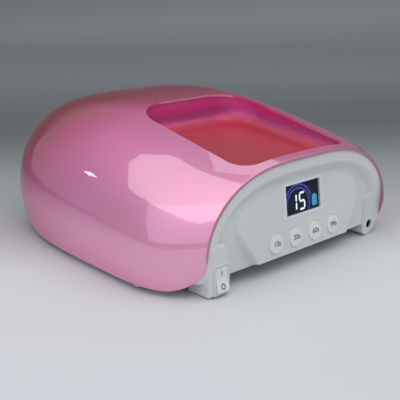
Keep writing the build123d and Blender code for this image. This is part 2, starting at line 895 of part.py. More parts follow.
slope_rise = tunnel_height - tunnel_wall_z
board_y = rear_y + (tunnel_rear + tunnel_front) / 2
board_planes = {
    "top": Plane(origin=(0, board_y, tunnel_height), x_dir=(1, 0, 0), z_dir=(0, 0, -1)),
}
for name, side in (("left", -1), ("right", 1)):
    board_planes[name] = Plane(
        origin=(
            side * (tunnel_half_width + tunnel_top_half) / 2,
            board_y,
            (tunnel_height + tunnel_wall_z) / 2,
        ),
        x_dir=(side * tunnel_slope_run, 0, -slope_rise),
        z_dir=(-side * slope_rise, 0, -tunnel_slope_run),
    )
led_grids = {
    "top": GridLocations(top_led_column_pitch, led_row_pitch, top_led_columns, top_led_rows),
    "left": GridLocations(0, led_row_pitch, 1, side_led_rows),
    "right": GridLocations(0, led_row_pitch, 1, side_led_rows),
}
board_widths = {"top": top_board_width, "left": side_board_width, "right": side_board_width}
sensor_plane = Plane(
    origin=(0, rear_y + sensor_from_rear, tunnel_height), x_dir=(1, 0, 0), z_dir=(0, 0, -1)
)

with BuildPart() as reflector_vault:
    extrude(tunnel_outline(tunnel_sheet, tunnel_rear), amount=tunnel_rear - tunnel_front)
    extrude(
        tunnel_outline(0, tunnel_rear + tunnel_sheet),
        amount=tunnel_rear - tunnel_front,
        mode=Mode.SUBTRACT,
    )
    for side in (-1, 1):
        inner = side * (tunnel_half_width + tunnel_sheet / 2)
        outer = side * (tunnel_half_width + tunnel_flange)
        block(
            min(inner, outer), max(inner, outer), rear_y + tunnel_rear, rear_y + tunnel_front,
            rail_top_z, rail_top_z + tunnel_sheet,
        )
    block(
        -tunnel_half_width, tunnel_half_width, rear_y + tunnel_rear - overshoot,
        rear_y + tunnel_rear + tunnel_sheet, 0, field_bottom_z, mode=Mode.SUBTRACT,
    )
    for name, plane in board_planes.items():
        with BuildSketch(plane.offset(-2 * tunnel_sheet)):
            with led_grids[name]:
                Circle(led_hole_radius)
        extrude(amount=3 * tunnel_sheet, mode=Mode.SUBTRACT)
    with BuildSketch(sensor_plane.offset(-2 * tunnel_sheet)):
        with GridLocations(sensor_pitch, 0, 2, 1):
            Circle(sensor_lens_radius + fit_gap)
    extrude(amount=3 * tunnel_sheet, mode=Mode.SUBTRACT)
save(reflector_vault, "reflector_vault")

for name, plane in board_planes.items():
    with BuildPart() as led_board:
        with BuildSketch(plane.offset(-tunnel_sheet)):
            Rectangle(board_widths[name], led_board_length)
        extrude(amount=-led_board_thickness)
    save(led_board, f"led_board_{name}")
    with BuildPart() as led_beads:
        with BuildSketch(plane.offset(-tunnel_sheet)):
            with led_grids[name]:
                Circle(led_radius)
        extrude(amount=led_height)
        facing = Axis((0, 0, 0), plane.z_dir)
        lenses = led_beads.faces().filter_by(facing).group_by(facing)[-1]
        chamfer(lenses.edges(), led_lens_chamfer)
    save(led_beads, f"led_beads_{name}")

with BuildPart() as hand_sensor:
    with BuildSketch(sensor_plane.offset(-tunnel_sheet)):
        Rectangle(sensor_board_length, sensor_board_width)
    extrude(amount=-led_board_thickness)
    with BuildSketch(sensor_plane.offset(-tunnel_sheet)):
        with GridLocations(sensor_pitch, 0, 2, 1):
            Circle(sensor_lens_radius)
    extrude(amount=led_height)
save(hand_sensor, "hand_sensor")


# Front frame: fills the hood's front arch round the hand opening
frame_rear_y = rear_y + tunnel_front
with BuildPart() as front_frame:
    block(
        -lamp_span / 2, lamp_span / 2, frame_rear_y, frame_rear_y + frame_sheet,
        0, case_depth,
    )
    extrude(tunnel_outline(opening_lip, tunnel_front + frame_sheet), amount=-opening_lip_depth)
    add(fit_space, mode=Mode.INTERSECT)
    extrude(
        tunnel_outline(0, tunnel_front - overshoot),
        amount=tunnel_front - overshoot - case_depth,
        mode=Mode.SUBTRACT,
    )
save(front_frame, "front_frame")


# Base frame: side rails under the hood, and the deck that closes the rear compartment
deck_z = field_bottom_z + fit_gap
deck_top_z = deck_z + deck_sheet
driver_y = rear_y + driver_from_rear
deck_post_x = driver_board_width / 2 - 2 * rail_post_radius
web_x = leg_inner + deck_sheet
with BuildPart() as base_frame:
    add(fit_space)
    block(
        -lamp_span / 2, lamp_span / 2, rear_y + leg_depth + fit_gap, frame_rear_y,
        hood_bottom_z, rail_top_z, mode=Mode.INTERSECT,
    )
    block(
        -tunnel_half_width - tunnel_sheet, tunnel_half_width + tunnel_sheet,
        rear_y + tunnel_rear, front_y, 0, case_depth, mode=Mode.SUBTRACT,
    )
    block(
        -web_x, web_x, rear_y, rear_y + tunnel_rear + overshoot, 0, case_depth, mode=Mode.SUBTRACT,
    )
    for side in (-1, 1):
        near = side * web_x
        far = side * (web_x + deck_sheet)
        block(
            min(near, far), max(near, far), rear_y + leg_depth + fit_gap, rear_y + tunnel_rear,
            hood_bottom_z, deck_top_z,
        )
    block(
        -web_x, web_x, rear_y + leg_depth + fit_gap, rear_y + tunnel_rear, deck_z, deck_top_z
    )
    block(
        -leg_inner + fit_gap, leg_inner - fit_gap, recess_back_y + fit_gap,
        rear_y + leg_depth + overshoot, deck_z, deck_top_z,
    )
    with BuildSketch(Plane.XY.offset(deck_top_z)):
        with Locations((-deck_post_x, driver_y), (deck_post_x, driver_y)):
            Circle(rail_post_radius)
    extrude(amount=driver_board_height)
    with BuildSketch(Plane.XY.offset(hood_bottom_z)):
        with Locations(*boss_spots):
            Circle(screw_radius + 2 * running_gap)
    extrude(amount=rail_sheet, mode=Mode.SUBTRACT)
save(base_frame, "base_frame")

with BuildPart() as base_screws:
    with BuildSketch(Plane.XY.offset(hood_bottom_z)):
        with Locations(*boss_spots):
            Circle(screw_head_radius)
    extrude(amount=-screw_head_height)
    with BuildSketch(Plane.XY.offset(hood_bottom_z)):
        with Locations(*boss_spots):
            Circle(screw_radius)
    extrude(amount=screw_length)
save(base_screws, "base_screws")

front_foot_x = (
    tunnel_half_width + tunnel_sheet + foot_half_width_at(front_foot_from_rear) - shell_wall
) / 2
front_foot_y = rear_y + front_foot_from_rear
with BuildPart() as rubber_feet:
    for radius, height, spots in (
        (rear_foot_radius, leg_clear_z + foot_sink, (rear_foot_x, rear_foot_y)),
        (front_foot_radius, hood_bottom_z, (front_foot_x, front_foot_y)),
    ):
        with BuildSketch(Plane.XY):
            with Locations(spots, (-spots[0], spots[1])):
                Circle(radius)
        extrude(amount=height)
    fillet(rubber_feet.faces().group_by(Axis.Z)[0].edges(), foot_round)
save(rubber_feet, "rubber_feet")


# Battery: two cells in a holder at each side
cell_y = rear_y + cell_rear
lower_cell_z = rail_top_z + holder_sheet + cell_radius
cell_step = 2 * cell_radius + cell_gap
upper_cell_z = lower_cell_z + (cell_step ** 2 - (lower_cell_x - upper_cell_x) ** 2) ** 0.5
cell_spots = [
    (side * x, z)
    for side in (-1, 1)
    for x, z in ((lower_cell_x, lower_cell_z), (upper_cell_x, upper_cell_z))
]
with BuildPart() as battery_cells:
    with BuildSketch(upright(cell_y)):
        with Locations(*cell_spots):
            Circle(cell_radius)
    extrude(amount=-cell_length)
    ends = battery_cells.faces().filter_by(GeomType.PLANE)
    chamfer(ends.edges(), cell_end_chamfer)
save(battery_cells, "battery_cells")

for name, side in (("left", -1), ("right", 1)):
    with BuildPart() as battery_holder:
        near = side * (tunnel_half_width + tunnel_flange + fit_gap)
        far = near + side * holder_width
        block(
            min(near, far), max(near, far), cell_y - holder_sheet,
            cell_y + cell_length + holder_sheet, rail_top_z, rail_top_z + holder_height,
        )
        block(
            min(near, far) - overshoot, max(near, far) + overshoot, cell_y, cell_y + cell_length,
            rail_top_z + holder_sheet, case_depth, mode=Mode.SUBTRACT,
        )
    save(battery_holder, f"battery_holder_{name}")


# Driver board on the deck's posts, with its coils
driver_z = deck_top_z + driver_board_height
with BuildPart() as driver_board:
    with BuildSketch(Plane.XY.offset(driver_z)):
        with Locations((0, driver_y)):
            Rectangle(driver_board_width, driver_board_length)
    extrude(amount=board_thickness)
save(driver_board, "driver_board")

with BuildPart() as driver_coils:
    with BuildSketch(Plane.XY.offset(driver_z + board_thickness)):
        with Locations((0, driver_y)):
            with GridLocations(driver_board_width / 4, 0, coil_count, 1):
                Circle(coil_radius)
                Circle(coil_radius / 3, mode=Mode.SUBTRACT)
    extrude(amount=coil_height)
save(driver_coils, "driver_coils")
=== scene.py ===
# %% [markdown]
# # A nail curing lamp, dressed for its picture
# The lamp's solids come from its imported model, at their real size and place. This lesson gives
# each of them its finish, lights the display, prints the marks on the controls and sets up a
# small studio. It reads nothing but that model.

import json
from math import cos, pi, radians, sin

import bpy
from mathutils import Matrix, Vector


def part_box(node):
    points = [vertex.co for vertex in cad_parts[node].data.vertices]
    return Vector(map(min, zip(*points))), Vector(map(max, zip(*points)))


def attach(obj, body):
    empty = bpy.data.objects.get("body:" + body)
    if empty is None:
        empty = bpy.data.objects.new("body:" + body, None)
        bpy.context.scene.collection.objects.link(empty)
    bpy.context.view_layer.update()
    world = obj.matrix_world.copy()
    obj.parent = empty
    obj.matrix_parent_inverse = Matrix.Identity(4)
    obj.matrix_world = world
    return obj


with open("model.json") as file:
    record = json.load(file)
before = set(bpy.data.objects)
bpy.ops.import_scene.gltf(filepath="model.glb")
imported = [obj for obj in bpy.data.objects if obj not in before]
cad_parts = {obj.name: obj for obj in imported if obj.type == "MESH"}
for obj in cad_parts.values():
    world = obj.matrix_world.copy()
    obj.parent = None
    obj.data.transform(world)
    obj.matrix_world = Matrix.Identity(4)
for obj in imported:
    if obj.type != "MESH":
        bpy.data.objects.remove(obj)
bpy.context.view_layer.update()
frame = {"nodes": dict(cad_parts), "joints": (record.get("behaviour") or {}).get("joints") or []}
nodes = frame["nodes"]
mm = 0.001

# %% [markdown]
# ## The camera
# The picture was taken from the left of the control side, a little above the lamp. Vanishing
# lines give the direction and the focal length, and the distance follows from the lamp's width.
# The camera is placed from the hood's rear edge, so it stays right if the lamp's origin moves.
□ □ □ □
- _PROBLEM TO WORK ON_: Quote, without any change, each line from the one that contains "bpy.data.objects.remove(obj)" through the end of the material.

- _CORRECT RESULT_:
        bpy.data.objects.remove(obj)
bpy.context.view_layer.update()
frame = {"nodes": dict(cad_parts), "joints": (record.get("behaviour") or {}).get("joints") or []}
nodes = frame["nodes"]
mm = 0.001

# %% [markdown]
# ## The camera
# The picture was taken from the left of the control side, a little above the lamp. Vanishing
# lines give the direction and the focal length, and the distance follows from the lamp's width.
# The camera is placed from the hood's rear edge, so it stays right if the lamp's origin moves.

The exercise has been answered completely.